At current rates of consumption, El Paso will not deplete its principal water source until early in the 21st Century, but serious problems could occur within 15 years. That may sound like a long time, but in the life of a city it isn't. "You don't wait until you're thirsty to go looking for water," says Pearson, who heads the city's Public Service Board.
Last fall, the board filed suit in federal district court in Alburquerque, asking that the New Mexico statute be declared unconstitutional. "El Paso has 80 percent of the population within a 50-mile radius of here [not including Mexico] and is responsible for more than 80 percent of the goods and services," says water commissioner John Hickerson. "And yet we have available to us less than 10 percent of the good quality groundwater and less than 8 percent of the surface water."
New Mexico asked U.S. District Court Judge Howard Bratton to dismiss the El Paso suit on severl grounds. Last week, Bratton rejected the state's request, but he also told El Paso it must take further steps to get the water before he will rule on the suit. The city has filed more than 300 requests for water permits in the Mesilla Bolson, and it is trying to obtain water rights from existing holders. The fight may take years to resolve and almost certainly will be decided by the U.S. Supreme Court.
This is a high-stakes suit that could have implications beyond El Paso. "If the statute is upheld, it not only throws the whole western water issue into the air, but think of other resources," says Charles Berry of Vinson & Elkins. "Can we [in Texas] stop people from taking our oil and gas?"
More than a decade ago, Texas lost a similar case, when a city in Oklahoma sued the state to gain access to water.
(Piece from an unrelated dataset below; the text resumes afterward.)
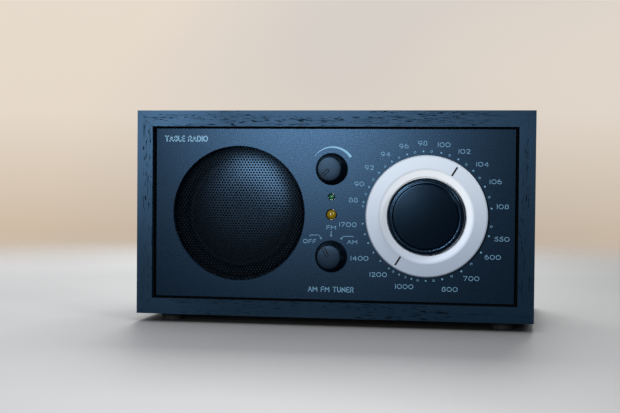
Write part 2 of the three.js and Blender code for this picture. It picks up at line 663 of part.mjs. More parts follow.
// Round sockets: each has a flange on the panel and a blind bore, and one has a pin in its bore.
function makeRoundSockets() {
  const socket = ({ radius, bore, flange, front }, bottom) => {
    const rim = seatAt + 1.2;
    return turned([[0, front], [radius, front], [radius, seatAt], [flange, seatAt], [flange, rim],
      [bore, rim], ...bottom], ROUND.small);
  };
  for (const { name, x } of JACKS) {
    const made = socket(JACK, [[JACK.bore, JACK.floor], [0, JACK.floor]]);
    add(name, made, looks.blackPlastic, { x, z: JACK.z });
  }
  const pinTip = seatAt - 1;
  const dc = socket(DC, [[DC.bore, DC.floor], [DC.pin, DC.floor], [DC.pin, pinTip], [0, pinTip]]);
  add("dc_socket", dc, looks.blackPlastic, { x: DC.x, z: DC.z });
}

// Screw-type aerial socket with a hexagonal base.
function makeAerialSocket() {
  const { x, z, radius, bore, boreDepth, front } = AERIAL;
  const end = CABINET.depth + SOCKET_REACH;
  const barrel = turned([[0, front], [radius, front], [radius, end], [bore, end],
    [bore, end - boreDepth], [0, end - boreDepth]], ROUND.small);
  const base = plate(hexagon(AERIAL.nut), seatAt, seatAt + AERIAL.nutHeight);
  const nut = base.subtract(rod(radius - 0.5, seatAt - 1, seatAt + 3));
  add("fm_antenna_socket", barrel.add(nut), looks.steel, { x, z });
}

// Aerial switch: a housing behind the panel and a slider that stands out through the slot.
function makeAerialSwitch() {
  const place = { x: SWITCH.x, z: SWITCH.z };
  const pocketFloor = 110;
  const back = rearInside - GAP;
  const pocket = block([-slotHalf, pocketFloor, -2], [slotHalf, back + 1, 2]);
  const housing = block([-8, pocketFloor - 3, -4], [8, back, 4]).subtract(pocket);
  add("antenna_switch", housing, looks.steel, place);
  const half = SWITCH.slider / 2;
  const slider = block([-half, pocketFloor + GAP, -1.6], [half, rearFace + 2, 1.6]);
  add("antenna_slider", slider.translate(-SWITCH.travel / 2, 0, 0), looks.blackPlastic, place);
}

// Pan-head panel screws with a crossed slot.
function makeRearScrews() {
  const { shank, head, headHeight, length, slot } = SCREW;
  const [slotHalfLength, slotHalfWidth, slotDepth] = slot;
  const top = seatAt + headHeight;
  const tip = rearInside - length;
  let screw = turned([[0, tip + GAP], [shank, tip + 1.5], [shank, seatAt], [head, seatAt],
    [head, top - 0.4], [head - 0.8, top], [0, top]], 12);
  for (const [w, h] of [[slotHalfLength, slotHalfWidth], [slotHalfWidth, slotHalfLength]])
    screw = screw.subtract(block([-w, top - slotDepth, -h], [w, top + 1, h]));
  let number = 0;
  for (const z of screwZ)
    for (const side of [-1, 1]) {
      number += 1;
      add("rear_screw_" + number, screw, looks.steel, { x: side * screwX, z });
    }
}

makeCabinet();
makeFeet();
makeRails();
makeFrontPanel();
makeLeds();
makeGrille();
makeBasket();
makeMagnet();
makeSurround();
makeCone();
makeControl({ z: KNOB.volumeZ, knob: "volume_knob", shaft: "volume_shaft", body: "volume_pot",
  nut: "volume_nut", turn: TURNS_AT_REST.volume });
makeControl({ z: KNOB.bandZ, knob: "band_knob", shaft: "band_shaft", body: "band_switch",
  nut: "band_nut", turn: TURNS_AT_REST.band });
makeTuning();
makeBoard();
makeTransformer();
makeAerial();
makePort();
makeRearPanel();
makeMainsInlet();
makeRoundSockets();
makeAerialSocket();
makeAerialSwitch();
makeRearScrews();

export default root;
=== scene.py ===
"""The looks of a table radio: stained wooden cabinet, speaker behind a perforated grille, and a geared dial.

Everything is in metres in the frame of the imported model: the front faces -Y and the feet stand on z = 0.
"""
import math

import bmesh
import bpy
from mathutils import Matrix, Vector


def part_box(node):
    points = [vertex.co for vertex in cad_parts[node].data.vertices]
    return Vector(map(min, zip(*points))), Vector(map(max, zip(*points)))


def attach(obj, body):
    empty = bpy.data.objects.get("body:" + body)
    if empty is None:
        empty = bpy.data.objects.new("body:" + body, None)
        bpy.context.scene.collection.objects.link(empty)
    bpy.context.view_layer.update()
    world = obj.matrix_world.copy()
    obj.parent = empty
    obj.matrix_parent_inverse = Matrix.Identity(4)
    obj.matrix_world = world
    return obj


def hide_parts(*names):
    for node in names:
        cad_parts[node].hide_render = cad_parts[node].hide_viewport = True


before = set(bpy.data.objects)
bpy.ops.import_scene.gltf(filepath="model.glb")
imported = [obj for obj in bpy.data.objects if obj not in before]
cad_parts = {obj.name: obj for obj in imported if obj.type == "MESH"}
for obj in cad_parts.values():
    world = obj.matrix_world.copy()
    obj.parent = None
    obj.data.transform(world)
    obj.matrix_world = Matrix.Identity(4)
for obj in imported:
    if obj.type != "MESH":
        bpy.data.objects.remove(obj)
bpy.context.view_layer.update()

MM = 0.001


# ---- Places taken from the frame ----
def low(node):
    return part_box(node)[0]


def high(node):
    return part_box(node)[1]


def centre(node):
    return (low(node) + high(node)) / 2


FRONT = low("cabinet_top").y  # the cabinet's front edge
UNDER = low("cabinet_bottom").z
PANEL = low("front_panel").y  # the panel's front face
PANEL_THICK = 3 * MM
SPEAKER_OPENING = 36 * MM  # its radius
PANEL_BACK = PANEL + PANEL_THICK
REAR = high("rear_panel").y
DIAL = centre("dial_ring")
SPEAKER = centre("speaker_grille")
VOLUME = centre("volume_knob")
BAND = centre("band_knob")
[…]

But New Mexico lawyers believe that case is not relevant. "Underground water in Texas is different," says Richard Simms, general counsel to the New Mexico state engineer."The groundwater in Texas is owned by the landowner and he can do with it what he wants." That's not so in New Mexico, where underground water if publicly owned.
"It's what New Mexico considers a state resource, and they don't want to share it," says Mayor Westfall. "When you're in the desert, water is like gold."